Let me state for the record, for anyone who doesn't know, the movie conflates the two books, and adds in Jabberwocky for the hell of it. And back story (19 year old Alice is about to marry the wrong man (she was too old for Lewis Carroll). The Queen of Hearts becomes the Red Queen. And the Knaves of Hearts become a cross between the clone robots for Star Wars:Clone Wars and sow bugs.
1. A bland, blond, Victorian Dorothy Gale lives in Kansas, er, England, and is about to marry a prig. She has recurring nightmares about Oz, er, Wonderland, er, Underland, and falls down the rabbit hole. Unlike The Wizard of Oz, there is really no sense of wonder when she opens the door from her black and white existence (filmed in color, which ruins the supposed effect) to Wonderland.
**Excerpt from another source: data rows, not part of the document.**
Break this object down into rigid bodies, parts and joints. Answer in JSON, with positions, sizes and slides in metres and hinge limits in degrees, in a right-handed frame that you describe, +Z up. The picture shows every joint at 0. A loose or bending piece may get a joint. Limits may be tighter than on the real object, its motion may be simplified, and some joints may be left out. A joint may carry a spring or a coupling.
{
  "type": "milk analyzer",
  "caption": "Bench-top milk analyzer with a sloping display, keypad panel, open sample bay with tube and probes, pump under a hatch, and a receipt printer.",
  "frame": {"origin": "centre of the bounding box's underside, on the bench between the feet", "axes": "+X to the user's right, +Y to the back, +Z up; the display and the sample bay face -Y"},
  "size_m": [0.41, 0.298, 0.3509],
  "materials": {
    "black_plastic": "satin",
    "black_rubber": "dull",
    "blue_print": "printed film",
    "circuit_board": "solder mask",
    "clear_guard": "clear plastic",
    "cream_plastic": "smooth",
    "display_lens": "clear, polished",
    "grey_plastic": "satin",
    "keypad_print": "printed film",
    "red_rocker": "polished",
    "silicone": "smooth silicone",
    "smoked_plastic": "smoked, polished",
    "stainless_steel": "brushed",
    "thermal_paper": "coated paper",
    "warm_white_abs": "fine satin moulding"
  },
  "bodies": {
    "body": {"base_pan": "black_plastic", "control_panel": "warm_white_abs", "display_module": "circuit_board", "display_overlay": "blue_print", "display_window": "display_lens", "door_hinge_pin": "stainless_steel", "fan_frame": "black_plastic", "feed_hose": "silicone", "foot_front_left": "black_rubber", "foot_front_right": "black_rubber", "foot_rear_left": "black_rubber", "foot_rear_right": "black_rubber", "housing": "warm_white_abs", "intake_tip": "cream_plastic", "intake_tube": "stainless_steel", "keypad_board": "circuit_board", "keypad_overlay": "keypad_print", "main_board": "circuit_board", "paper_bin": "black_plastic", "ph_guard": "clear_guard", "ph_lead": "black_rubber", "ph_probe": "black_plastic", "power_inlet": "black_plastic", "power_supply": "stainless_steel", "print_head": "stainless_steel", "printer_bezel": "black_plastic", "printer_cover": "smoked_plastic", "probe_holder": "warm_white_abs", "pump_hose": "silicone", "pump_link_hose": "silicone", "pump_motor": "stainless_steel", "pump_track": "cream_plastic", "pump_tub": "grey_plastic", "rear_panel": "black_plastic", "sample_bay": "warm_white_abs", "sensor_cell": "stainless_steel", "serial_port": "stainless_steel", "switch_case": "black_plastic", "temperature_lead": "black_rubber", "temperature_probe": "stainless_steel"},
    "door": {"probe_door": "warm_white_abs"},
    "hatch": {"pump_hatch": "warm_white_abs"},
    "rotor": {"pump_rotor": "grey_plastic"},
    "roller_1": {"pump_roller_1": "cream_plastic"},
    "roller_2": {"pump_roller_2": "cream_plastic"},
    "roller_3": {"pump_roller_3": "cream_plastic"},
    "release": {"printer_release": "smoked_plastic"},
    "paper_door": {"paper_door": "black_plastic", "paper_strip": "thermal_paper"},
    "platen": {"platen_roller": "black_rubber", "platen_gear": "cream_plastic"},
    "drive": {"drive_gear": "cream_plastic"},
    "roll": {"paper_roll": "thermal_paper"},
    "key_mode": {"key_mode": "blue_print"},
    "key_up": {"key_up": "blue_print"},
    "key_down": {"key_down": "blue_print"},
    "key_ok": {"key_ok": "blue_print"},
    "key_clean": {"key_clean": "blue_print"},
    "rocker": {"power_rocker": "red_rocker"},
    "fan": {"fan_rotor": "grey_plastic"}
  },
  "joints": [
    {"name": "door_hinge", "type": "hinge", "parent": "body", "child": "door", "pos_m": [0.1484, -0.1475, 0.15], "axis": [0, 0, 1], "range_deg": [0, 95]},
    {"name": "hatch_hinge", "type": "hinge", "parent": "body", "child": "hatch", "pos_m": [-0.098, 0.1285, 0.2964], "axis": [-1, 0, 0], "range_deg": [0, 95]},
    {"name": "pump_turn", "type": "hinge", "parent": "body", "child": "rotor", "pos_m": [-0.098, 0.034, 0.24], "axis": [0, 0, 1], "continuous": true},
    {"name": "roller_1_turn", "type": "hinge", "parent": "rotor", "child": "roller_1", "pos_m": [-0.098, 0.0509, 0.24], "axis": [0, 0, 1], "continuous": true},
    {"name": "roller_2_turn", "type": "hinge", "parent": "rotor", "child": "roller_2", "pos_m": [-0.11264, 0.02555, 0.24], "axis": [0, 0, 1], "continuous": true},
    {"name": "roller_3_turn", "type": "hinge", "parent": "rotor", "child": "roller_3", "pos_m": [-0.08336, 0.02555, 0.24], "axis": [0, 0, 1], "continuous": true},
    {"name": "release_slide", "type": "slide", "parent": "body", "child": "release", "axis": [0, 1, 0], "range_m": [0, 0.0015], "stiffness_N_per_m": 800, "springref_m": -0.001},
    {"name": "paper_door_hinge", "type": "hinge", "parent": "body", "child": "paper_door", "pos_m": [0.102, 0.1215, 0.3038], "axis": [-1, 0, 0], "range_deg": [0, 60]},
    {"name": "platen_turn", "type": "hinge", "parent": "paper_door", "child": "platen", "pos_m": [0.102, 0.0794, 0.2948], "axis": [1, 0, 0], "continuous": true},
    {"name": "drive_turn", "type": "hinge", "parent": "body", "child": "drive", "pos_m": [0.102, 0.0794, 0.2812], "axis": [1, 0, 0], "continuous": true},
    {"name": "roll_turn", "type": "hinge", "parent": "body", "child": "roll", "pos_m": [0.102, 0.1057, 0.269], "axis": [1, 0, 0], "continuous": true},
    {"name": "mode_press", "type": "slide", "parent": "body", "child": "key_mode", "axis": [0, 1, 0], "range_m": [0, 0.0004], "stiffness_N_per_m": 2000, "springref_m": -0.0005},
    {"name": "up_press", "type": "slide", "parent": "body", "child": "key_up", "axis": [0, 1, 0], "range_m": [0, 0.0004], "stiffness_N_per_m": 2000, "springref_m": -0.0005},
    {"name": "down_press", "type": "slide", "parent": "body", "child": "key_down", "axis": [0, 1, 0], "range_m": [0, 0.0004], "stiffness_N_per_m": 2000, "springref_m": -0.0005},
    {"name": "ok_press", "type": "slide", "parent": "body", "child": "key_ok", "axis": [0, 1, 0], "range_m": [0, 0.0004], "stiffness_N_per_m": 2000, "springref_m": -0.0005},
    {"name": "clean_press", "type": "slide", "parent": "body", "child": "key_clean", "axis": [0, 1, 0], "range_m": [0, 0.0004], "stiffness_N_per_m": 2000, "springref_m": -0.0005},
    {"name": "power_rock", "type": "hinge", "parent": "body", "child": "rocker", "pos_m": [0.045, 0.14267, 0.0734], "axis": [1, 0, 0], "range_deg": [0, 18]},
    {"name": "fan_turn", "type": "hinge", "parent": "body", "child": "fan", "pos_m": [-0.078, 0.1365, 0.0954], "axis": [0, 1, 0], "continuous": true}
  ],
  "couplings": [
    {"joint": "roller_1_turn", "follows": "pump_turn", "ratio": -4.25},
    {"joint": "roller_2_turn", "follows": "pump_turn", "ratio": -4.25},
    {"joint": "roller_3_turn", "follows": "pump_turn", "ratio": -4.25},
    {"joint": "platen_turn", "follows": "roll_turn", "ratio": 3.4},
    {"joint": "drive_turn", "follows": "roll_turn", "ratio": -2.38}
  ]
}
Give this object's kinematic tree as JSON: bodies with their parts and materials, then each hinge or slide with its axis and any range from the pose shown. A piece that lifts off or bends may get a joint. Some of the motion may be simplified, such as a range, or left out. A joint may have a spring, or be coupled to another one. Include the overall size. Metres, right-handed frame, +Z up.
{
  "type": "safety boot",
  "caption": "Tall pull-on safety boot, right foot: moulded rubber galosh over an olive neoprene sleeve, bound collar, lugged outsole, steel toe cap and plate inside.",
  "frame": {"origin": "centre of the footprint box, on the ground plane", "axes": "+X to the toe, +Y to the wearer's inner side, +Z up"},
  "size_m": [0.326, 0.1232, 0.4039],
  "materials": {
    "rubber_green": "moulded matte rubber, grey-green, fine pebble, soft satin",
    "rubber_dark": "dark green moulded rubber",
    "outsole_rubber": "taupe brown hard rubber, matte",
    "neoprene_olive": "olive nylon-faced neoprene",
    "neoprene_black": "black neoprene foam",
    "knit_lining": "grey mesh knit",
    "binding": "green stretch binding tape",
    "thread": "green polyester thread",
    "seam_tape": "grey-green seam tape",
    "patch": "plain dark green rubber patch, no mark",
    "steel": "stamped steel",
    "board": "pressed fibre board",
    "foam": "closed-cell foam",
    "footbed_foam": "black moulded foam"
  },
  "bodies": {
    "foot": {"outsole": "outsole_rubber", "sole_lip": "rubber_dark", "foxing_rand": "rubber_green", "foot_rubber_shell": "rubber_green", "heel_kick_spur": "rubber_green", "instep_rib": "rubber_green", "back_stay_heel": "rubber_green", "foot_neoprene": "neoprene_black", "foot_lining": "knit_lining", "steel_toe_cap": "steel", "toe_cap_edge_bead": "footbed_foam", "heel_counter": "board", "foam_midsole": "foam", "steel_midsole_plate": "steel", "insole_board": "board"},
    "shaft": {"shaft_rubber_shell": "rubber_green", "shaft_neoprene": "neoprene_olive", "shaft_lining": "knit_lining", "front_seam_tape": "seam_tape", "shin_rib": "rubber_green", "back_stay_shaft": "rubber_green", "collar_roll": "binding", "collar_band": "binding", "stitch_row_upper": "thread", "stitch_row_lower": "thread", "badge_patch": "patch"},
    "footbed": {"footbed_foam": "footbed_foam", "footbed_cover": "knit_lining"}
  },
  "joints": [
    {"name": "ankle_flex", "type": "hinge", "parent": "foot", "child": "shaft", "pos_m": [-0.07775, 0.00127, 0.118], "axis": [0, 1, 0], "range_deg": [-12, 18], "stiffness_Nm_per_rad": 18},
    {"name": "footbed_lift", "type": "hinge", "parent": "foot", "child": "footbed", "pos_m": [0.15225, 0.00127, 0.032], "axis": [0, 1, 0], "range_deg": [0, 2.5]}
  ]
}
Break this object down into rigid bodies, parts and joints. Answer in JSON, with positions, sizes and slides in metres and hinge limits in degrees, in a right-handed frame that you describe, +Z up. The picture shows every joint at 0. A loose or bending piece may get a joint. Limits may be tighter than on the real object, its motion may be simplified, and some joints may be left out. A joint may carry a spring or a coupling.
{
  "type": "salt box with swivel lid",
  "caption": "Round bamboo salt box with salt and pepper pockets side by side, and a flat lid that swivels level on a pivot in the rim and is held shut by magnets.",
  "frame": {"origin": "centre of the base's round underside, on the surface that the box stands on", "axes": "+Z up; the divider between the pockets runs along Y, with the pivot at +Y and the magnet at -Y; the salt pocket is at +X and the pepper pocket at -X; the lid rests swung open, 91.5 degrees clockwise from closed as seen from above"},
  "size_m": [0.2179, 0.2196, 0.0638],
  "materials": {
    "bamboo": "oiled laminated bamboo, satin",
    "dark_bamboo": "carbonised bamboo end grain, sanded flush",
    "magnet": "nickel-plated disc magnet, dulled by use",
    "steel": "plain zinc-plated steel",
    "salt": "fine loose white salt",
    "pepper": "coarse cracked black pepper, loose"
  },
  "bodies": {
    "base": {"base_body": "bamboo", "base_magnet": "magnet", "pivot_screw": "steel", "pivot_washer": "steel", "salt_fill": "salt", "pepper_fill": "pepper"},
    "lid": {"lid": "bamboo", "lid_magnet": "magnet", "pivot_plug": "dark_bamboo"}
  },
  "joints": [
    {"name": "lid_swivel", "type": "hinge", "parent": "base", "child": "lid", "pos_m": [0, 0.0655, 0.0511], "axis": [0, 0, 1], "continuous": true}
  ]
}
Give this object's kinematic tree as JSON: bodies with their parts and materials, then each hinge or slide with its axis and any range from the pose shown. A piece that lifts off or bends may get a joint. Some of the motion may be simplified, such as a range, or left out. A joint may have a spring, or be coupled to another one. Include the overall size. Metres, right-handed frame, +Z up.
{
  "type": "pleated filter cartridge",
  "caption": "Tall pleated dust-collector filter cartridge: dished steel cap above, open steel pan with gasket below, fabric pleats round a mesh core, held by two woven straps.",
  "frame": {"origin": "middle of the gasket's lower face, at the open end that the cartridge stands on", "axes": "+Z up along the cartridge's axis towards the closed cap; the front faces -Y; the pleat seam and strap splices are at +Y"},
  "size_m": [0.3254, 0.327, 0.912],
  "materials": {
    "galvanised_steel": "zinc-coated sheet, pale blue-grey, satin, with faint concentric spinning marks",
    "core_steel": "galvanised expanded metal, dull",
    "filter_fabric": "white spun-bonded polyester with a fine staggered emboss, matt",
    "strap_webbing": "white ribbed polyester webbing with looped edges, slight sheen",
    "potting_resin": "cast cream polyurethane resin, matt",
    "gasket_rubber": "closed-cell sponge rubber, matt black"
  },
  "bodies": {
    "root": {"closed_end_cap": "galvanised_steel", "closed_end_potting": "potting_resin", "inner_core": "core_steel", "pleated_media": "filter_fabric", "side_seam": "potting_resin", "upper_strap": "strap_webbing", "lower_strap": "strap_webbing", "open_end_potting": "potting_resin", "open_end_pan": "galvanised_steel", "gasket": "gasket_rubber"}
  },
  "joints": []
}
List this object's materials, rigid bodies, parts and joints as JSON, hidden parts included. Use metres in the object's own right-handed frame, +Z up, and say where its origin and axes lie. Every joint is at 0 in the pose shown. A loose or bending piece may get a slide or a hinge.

Nor does Alice exhibit and curiosity or joy at being in Wonderland. The actress registers no emotion about anything.
2. Johnny Depp used to be a wonderful actor in quirky films. His movies now resemble the parodies that Carol Burnett used to do on her show. (Sweeney Todd being the exception). He has now ruined to wonderful movies, with a lot of help from Tim Burton: Charlie And The Chocolate Factory was excruciating in its twee-ness. And as with Alice, added too much back story and robbed the original Roald Dahl's original book of both its charm and character, while only emphasizing how amazing the original movie was. This movie adds all of the current techno bells and whistles and still can't compare to Disney's own animated version.
3. Tim Burton used to make interesting movies about interesting people with interesting actors: Ed Wood, Edward Scissorhands (what happened to that Johnny Depp?) More Sweeney, less fantasy, please.
4. Why do Anne Hathaway's arms not straighten? What's up with that?
EVerything that makes Lewis Carroll Lewis Carroll has been leached out of this movie.